Module Code - Title:
MS6071
-
R FOR STATISTICAL DATA SCIENCE
Year Last Offered:
2025/6
Hours Per Week:
Grading Type:
N
Prerequisite Modules:
Rationale and Purpose of the Module:
R is the core programming language in statistical data science. This module will start with an introduction to programming in R, building to more complex topics such as writing R packages. The module will cover data wrangling, data visualisation and dash-boarding, statistical modelling in R, and how to create R packages. Students will also learn about reproducible research, coding and modelling practices.
Syllabus:
1. R language essentials: objects, functions, packages and libraries, using the tidyverse and base R.
2. Data cleaning and wrangling: subsetting; filtering; merging; grouping, outlier detection, etc
3. Flow control and loops: for, while, if/else.
4. Data visualisation
5. Probability distributions and simulation.
6. Statistical inference: one- and two-sample inference for quantitative and qualitative data.
7. Predictive analytics: correlation and regression.
8. Reproducible research and coding practices using RMarkdown, Git and GitHub, and Quarto.
9. Developing RShiny dashboards.
10. Introduction to developing R packages.
Learning Outcomes:
Cognitive (Knowledge, Understanding, Application, Analysis, Evaluation, Synthesis)
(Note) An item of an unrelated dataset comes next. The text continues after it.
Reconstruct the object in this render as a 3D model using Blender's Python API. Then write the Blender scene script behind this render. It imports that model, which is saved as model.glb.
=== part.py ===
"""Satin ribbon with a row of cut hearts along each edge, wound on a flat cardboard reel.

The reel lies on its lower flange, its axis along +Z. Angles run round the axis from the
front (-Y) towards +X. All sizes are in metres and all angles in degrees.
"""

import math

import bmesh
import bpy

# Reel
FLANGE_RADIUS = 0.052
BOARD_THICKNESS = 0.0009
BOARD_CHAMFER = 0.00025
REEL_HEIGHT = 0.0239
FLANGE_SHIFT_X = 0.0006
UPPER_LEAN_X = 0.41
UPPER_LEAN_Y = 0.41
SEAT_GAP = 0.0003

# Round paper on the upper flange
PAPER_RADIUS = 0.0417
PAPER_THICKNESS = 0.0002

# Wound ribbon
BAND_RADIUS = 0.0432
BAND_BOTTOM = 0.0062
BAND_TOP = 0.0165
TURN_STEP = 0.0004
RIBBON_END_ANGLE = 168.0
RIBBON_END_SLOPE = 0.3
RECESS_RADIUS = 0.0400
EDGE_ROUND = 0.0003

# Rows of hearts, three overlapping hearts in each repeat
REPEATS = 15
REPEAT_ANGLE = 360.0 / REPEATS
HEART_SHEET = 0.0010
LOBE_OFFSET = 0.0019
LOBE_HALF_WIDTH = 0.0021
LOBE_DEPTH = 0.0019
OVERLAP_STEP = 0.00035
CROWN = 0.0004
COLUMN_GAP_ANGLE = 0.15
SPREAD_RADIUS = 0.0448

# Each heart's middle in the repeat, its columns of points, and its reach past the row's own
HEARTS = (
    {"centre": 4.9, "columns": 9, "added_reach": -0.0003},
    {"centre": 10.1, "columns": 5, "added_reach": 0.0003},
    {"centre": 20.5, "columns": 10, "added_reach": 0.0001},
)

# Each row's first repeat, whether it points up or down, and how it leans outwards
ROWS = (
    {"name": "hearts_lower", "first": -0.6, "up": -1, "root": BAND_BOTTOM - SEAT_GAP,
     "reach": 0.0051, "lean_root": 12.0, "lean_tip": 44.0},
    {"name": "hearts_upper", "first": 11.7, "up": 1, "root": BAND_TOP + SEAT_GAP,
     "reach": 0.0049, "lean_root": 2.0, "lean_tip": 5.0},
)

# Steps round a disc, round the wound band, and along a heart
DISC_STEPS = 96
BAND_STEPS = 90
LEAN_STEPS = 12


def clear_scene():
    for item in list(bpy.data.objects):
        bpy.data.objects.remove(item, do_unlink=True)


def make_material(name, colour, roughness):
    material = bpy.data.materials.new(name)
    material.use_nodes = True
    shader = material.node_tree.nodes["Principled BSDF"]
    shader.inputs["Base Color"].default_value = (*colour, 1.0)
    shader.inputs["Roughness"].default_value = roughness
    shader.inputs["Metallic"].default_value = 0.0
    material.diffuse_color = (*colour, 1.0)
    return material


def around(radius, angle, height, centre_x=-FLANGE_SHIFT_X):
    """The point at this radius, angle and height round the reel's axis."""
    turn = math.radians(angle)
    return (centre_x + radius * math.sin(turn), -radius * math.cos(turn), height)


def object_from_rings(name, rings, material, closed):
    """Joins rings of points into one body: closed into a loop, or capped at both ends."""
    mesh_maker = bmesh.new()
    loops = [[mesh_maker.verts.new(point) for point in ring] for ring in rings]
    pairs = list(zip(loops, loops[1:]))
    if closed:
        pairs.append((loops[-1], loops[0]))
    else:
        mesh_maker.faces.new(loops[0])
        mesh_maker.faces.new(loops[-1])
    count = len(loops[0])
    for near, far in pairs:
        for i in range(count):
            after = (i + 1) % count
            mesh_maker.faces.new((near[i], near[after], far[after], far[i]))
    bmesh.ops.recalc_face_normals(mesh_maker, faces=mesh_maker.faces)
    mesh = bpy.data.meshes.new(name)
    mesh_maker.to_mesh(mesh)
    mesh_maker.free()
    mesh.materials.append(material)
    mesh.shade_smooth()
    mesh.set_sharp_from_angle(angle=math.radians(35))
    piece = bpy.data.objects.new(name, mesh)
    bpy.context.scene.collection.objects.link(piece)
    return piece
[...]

On successful completion of this module, students will be able to:
1. Demonstrate proficiency in programming in R and RStudio/Posit.
2. Examine and explore data through appropriate visualisation methods.
3. Summarise data using relevant summary statistics.
4. Develop a statistical data science pipeline to visualise, summarise, and model data, and disseminate the results.
5. Apply reproducible coding practices to real-world datasets.
6. Develop interactive visualisation tools for dissemination.
Affective (Attitudes and Values)
On successful completion of this module, students will be able to:
1. Synthesise information across the statistical data science pipeline to develop algorithms for decision-making.
2. Formulate a well-constructed rationale to defend and justify coding and modelling approaches adopted.
3. Display a commitment to reproducible coding, modelling and dissemination practices.
Psychomotor (Physical Skills)
N/A
How the Module will be Taught and what will be the Learning Experiences of the Students:
This module will be taught using a flipped classroom approach. Lectures will consist of online material and hands-on labs will apply the knowledge to relevant data examples. It will contribute towards graduates who are KNOWLEDGEABLE (being able to bring their data science knowledge to bear on real-world problems), RESPONSIBLE (via reproducible analytics, modelling and dissemination practices), ARTICULATE (being able to present their findings to a variety of stakeholders, both academic and industry), CREATIVE (developing dashboards to disseminate findings and present research visually), COLLABORATIVE (sharing best practice in a data science team).
Research Findings Incorporated in to the Syllabus (If Relevant):
Prime Texts:
Peng, R.D. (2022)
R Programming for Data Science
, Available online
Wickham, H. and Grolemund, G. (2016)
R for Data Science
, Available online
Xie, Y., Allaire, J.J. and Grolemund G. (2018)
RMarkdown the Definitive Guide
, Available online
Wickham, H. and Bryan, J. (2021)
R Packages
, Available online
Other Relevant Texts:
Programme(s) in which this Module is Offered:
MSDSSLTFA - DATA SCIENCE AND STATISTICAL LEARNING
Semester(s) Module is Offered:
Autumn
Module Leader:
Maeve.Upton@ul.ie